Retomamos el camino después de una conversación casi nula que me llevó a pensar en los sospechosos motivos de mi estadía allí, con todos los gastos pagos por  una persona que yo conocía desde hacía menos meses de los que iba a pasar a su lado.

!!! Un coche patrulla !!!  Lo veía a lo lejos pero no lo podía creer. Era como si toda mi existencia estuviera ligada a aquella luz roja y azul que daba vueltas.
Ahora todo tenía sentido. Pero duró el medio segundo que tardamos en adelantarlo.

Después de una largo viaje llegamos a la zona residencial, generosa en pinos y en arboles que no daban fruto alguno y que absorbían a las casas (perfectamente pintadas del mismo color por obligación contractual) acomodadas siniestramente en los frondosos recovecos del bosque.
La mayoría gritaban silenciosamente su estrato según el tamaño de los yates, que acechaban imperturbables las puertas de los garages.

Por fin en casa. Se me informó de que había una persona allí, amigo del cónyugue, que estaba pasando unos días mientras ponía a punto la valla blanca familiar, y que compartiríamos la parte inferior de la casa.
¡Toc Toc! Apareció el susodicho.
Era alto y redondo. Unos cien, ciento cincuenta kilos, quizás. Torso al aire, cara redonda angelical, cachetes enormes y coloridos (debe tener raíces danesas) que manifestaban indicios de masturbación crónica; peinado Clark Kent y shorts vaqueros cortados con tijeras.  
En ese momento en lo único que podía pensar era en niños violados, Natascha Kampusch, y en que, ojalá, mi puerta tuviera cerrojo.

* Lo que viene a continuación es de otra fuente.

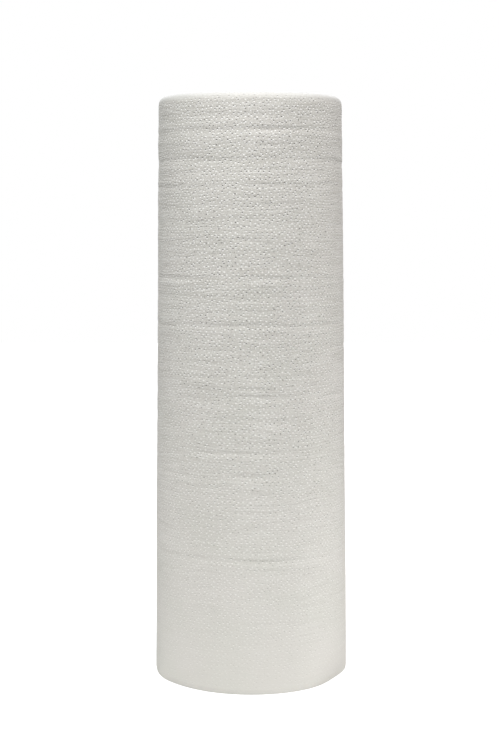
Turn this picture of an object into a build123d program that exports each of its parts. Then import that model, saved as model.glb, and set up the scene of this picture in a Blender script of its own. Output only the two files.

Después de la presentación le comentó algunas cosas a mi prima, momento en el que me di cuenta que no tenía ni pajolera idea de inglés. Empecé a visualizar los probables escenarios en los que me vería envuelto en los tres meses siguientes, saludando al estilo apache y poniendo caras de primo exótico llegado directamente de alguna república bananera.